--- Begin COLLECTED MATERIAL ---
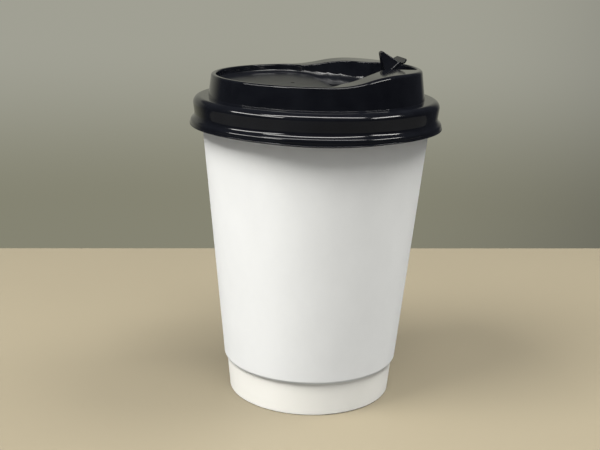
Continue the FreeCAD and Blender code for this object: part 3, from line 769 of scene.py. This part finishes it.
def makeWorld():
    world = bpy.context.scene.world or bpy.data.worlds.new("World")
    bpy.context.scene.world = world
    world.use_nodes = True
    nodes, links = world.node_tree.nodes, world.node_tree.links
    nodes.clear()
    direction = nodes.new("ShaderNodeTexCoord")
    parts = nodes.new("ShaderNodeSeparateXYZ")
    links.new(direction.outputs["Generated"], parts.inputs[0])

    def rising(axis, span, first, second):
        factor = directionRamp(nodes, links, parts, axis, studio[span])
        return mixColours(nodes, links, factor, first, second)

    fill = rising("Z", "fillRise", studio["fillLow"], studio["fillHigh"])
    around = rising("Z", "backRise", studio["backLow"], studio["backHigh"])
    around = rising("Z", "aboveRise", around, studio["above"])
    around = rising("Y", "frontDepth", studio["front"], around)

    rays = nodes.new("ShaderNodeLightPath")
    seen = nodes.new("ShaderNodeMath")
    seen.operation = "MAXIMUM"
    links.new(rays.outputs["Is Camera Ray"], seen.inputs[0])
    links.new(rays.outputs["Is Glossy Ray"], seen.inputs[1])
    background = nodes.new("ShaderNodeBackground")
    links.new(mixColours(nodes, links, seen.outputs[0], fill, around), background.inputs["Color"])
    output = nodes.new("ShaderNodeOutputWorld")
    links.new(background.outputs[0], output.inputs["Surface"])


lamps = {
    # azimuth and elevation as for a camera, distance, width, height, watts, and whether it is a
    # strip: a strip only shows as a glint on the plastic, and the other lamps never do
    "KeyLeft": (-72, 52, 1.3, 0.6, 0.6, 28.5, False),
    "SkyFront": (5, 64, 1.3, 0.6, 0.6, 15.0, False),
    "SkyRight": (80, 60, 1.3, 0.6, 0.6, 16.0, False),
    "StripHigh": (-15, 60, 1.5, 2.2, 0.22, 24.0, True),
    "StripLowLeft": (-73, 33, 1.5, 1.4, 0.16, 12.0, True),
    "StripLowRight": (60, 33, 1.5, 0.75, 0.16, 7.0, True),
}


def makeLamps():
    aim = Vector(studio["lampAim"])
    for name, (azimuth, elevation, distance, width, height, watts, strip) in lamps.items():
        around, above = radians(azimuth), radians(elevation)
        back = Vector((sin(around) * cos(above), -cos(around) * cos(above), sin(above)))
        bpy.ops.object.light_add(type="AREA", location=aim + back * distance)
        lamp = bpy.context.object
        lamp.name = name
        lamp.rotation_euler = back.to_track_quat("Z", "Y").to_euler()
        lamp.data.shape = "RECTANGLE"
        lamp.data.size = width
        lamp.data.size_y = height
        lamp.data.energy = watts
        lamp.data.color = studio["daylight"]
        lamp.visible_glossy = strip
        lamp.visible_diffuse = not strip


makeFloor()
makeWorld()
makeLamps()
bpy.context.scene.view_settings.view_transform = "Standard"
print("stage: studio")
--- End COLLECTED MATERIAL ---
Please restate the whole listing word for word.

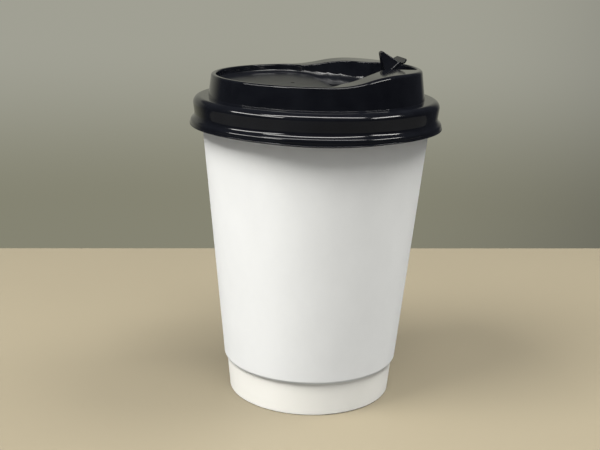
Continue the FreeCAD and Blender code for this object: part 3, from line 769 of scene.py. This part finishes it.
def makeWorld():
    world = bpy.context.scene.world or bpy.data.worlds.new("World")
    bpy.context.scene.world = world
    world.use_nodes = True
    nodes, links = world.node_tree.nodes, world.node_tree.links
    nodes.clear()
    direction = nodes.new("ShaderNodeTexCoord")
    parts = nodes.new("ShaderNodeSeparateXYZ")
    links.new(direction.outputs["Generated"], parts.inputs[0])

    def rising(axis, span, first, second):
        factor = directionRamp(nodes, links, parts, axis, studio[span])
        return mixColours(nodes, links, factor, first, second)

    fill = rising("Z", "fillRise", studio["fillLow"], studio["fillHigh"])
    around = rising("Z", "backRise", studio["backLow"], studio["backHigh"])
    around = rising("Z", "aboveRise", around, studio["above"])
    around = rising("Y", "frontDepth", studio["front"], around)

    rays = nodes.new("ShaderNodeLightPath")
    seen = nodes.new("ShaderNodeMath")
    seen.operation = "MAXIMUM"
    links.new(rays.outputs["Is Camera Ray"], seen.inputs[0])
    links.new(rays.outputs["Is Glossy Ray"], seen.inputs[1])
    background = nodes.new("ShaderNodeBackground")
    links.new(mixColours(nodes, links, seen.outputs[0], fill, around), background.inputs["Color"])
    output = nodes.new("ShaderNodeOutputWorld")
    links.new(background.outputs[0], output.inputs["Surface"])


lamps = {
    # azimuth and elevation as for a camera, distance, width, height, watts, and whether it is a
    # strip: a strip only shows as a glint on the plastic, and the other lamps never do
    "KeyLeft": (-72, 52, 1.3, 0.6, 0.6, 28.5, False),
    "SkyFront": (5, 64, 1.3, 0.6, 0.6, 15.0, False),
    "SkyRight": (80, 60, 1.3, 0.6, 0.6, 16.0, False),
    "StripHigh": (-15, 60, 1.5, 2.2, 0.22, 24.0, True),
    "StripLowLeft": (-73, 33, 1.5, 1.4, 0.16, 12.0, True),
    "StripLowRight": (60, 33, 1.5, 0.75, 0.16, 7.0, True),
}


def makeLamps():
    aim = Vector(studio["lampAim"])
    for name, (azimuth, elevation, distance, width, height, watts, strip) in lamps.items():
        around, above = radians(azimuth), radians(elevation)
        back = Vector((sin(around) * cos(above), -cos(around) * cos(above), sin(above)))
        bpy.ops.object.light_add(type="AREA", location=aim + back * distance)
        lamp = bpy.context.object
        lamp.name = name
        lamp.rotation_euler = back.to_track_quat("Z", "Y").to_euler()
        lamp.data.shape = "RECTANGLE"
        lamp.data.size = width
        lamp.data.size_y = height
        lamp.data.energy = watts
        lamp.data.color = studio["daylight"]
        lamp.visible_glossy = strip
        lamp.visible_diffuse = not strip


makeFloor()
makeWorld()
makeLamps()
bpy.context.scene.view_settings.view_transform = "Standard"
print("stage: studio")